After his years in Washington, Twersky became editor of the New Jersey Jewish News. Eventually he joined The New York Sun as foreign editor and a columnist. In one piece, he wrote of confronting one of his early heroes, Rabbi Arthur Hertzberg, over an interview the former president of the American Jewish Congress had, in his later years, given to Lyndon Larouche’s Executive Intelligence Review and used to launch what Twersky characterized as a harsh attack on President George W. Bush and to “hint darkly,” as Twersky put it, that Natan Sharansky was a Soviet communist agent.

“I don’t know whether that shocks you,” Twersky wrote, “but it certainly shocked me.”

Twersky called Hertzberg but failed to get a satisfactory explanation and wrote a column that concluded on a classic Twerskyian note: “The real problem is that this veteran leader of dovish Zionist opinion should entertain the notion that there are no enemies on the left, that anyone combining support for the establishment of a Palestinian state alongside Israel with harsh criticism of the Israeli right, must be all right. This is no small thing for people like me, who over the years found much logic and idealism on the left.”

Twersky met with a wide array of people. When a future prime miniseter of Israel, Ariel Sharon, stopped by the Forward for an editorial meeting, some of the left-of-center veterans exited the building, rather than shake his hand. Twersky came to the meeting and found himself helping the general light a Channukah menorah and down a plate of latkes. Twersky later shook his head in amazement at how much he enjoyed the man he’d so often criticized. He shook his head in a similar astonishment years later, after an editorial dinner of the Sun with Henry Kissinger.

Late in his career, Twersky returned to full time work at the American Jewish Congress, and his role in public life became less visible but no less important. He traveled to Pakistan to meet with President Musharraf. The visit resulted, months later when the president was in New York, in the first meeting between a Pakistani president and the American Jewish leadership. Twersky made important visits to France and, not long ago, a joyous final visit to Israel. When, in November, Twersky was among the honorees at a dinner of the progressive Zionist organization Ameinu, so many people came that registration had to be closed.

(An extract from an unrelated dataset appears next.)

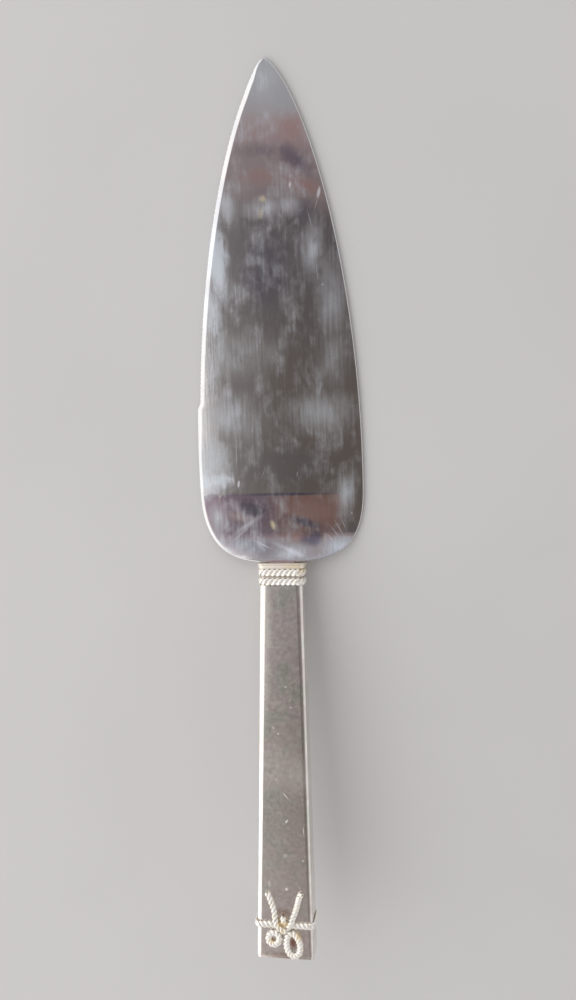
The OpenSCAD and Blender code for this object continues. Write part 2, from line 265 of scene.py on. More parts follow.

It was the last time we saw him. We telephoned him at the start of the summer and said we looked forward to a visit in the fall. He had no doubt that he would be dying soon. He faced the end with courage and humor. He talked about how he’d switched back to the Democrats in 2008 after voting, on foreign policy grounds, for President Bush in 2004. He said he wished he could be around to see whether President Obama won a second term. He died Friday evening, peacefully and at home with his children. He will be missed terribly, by, among many others, his friends from his days at the Forward and the Sun.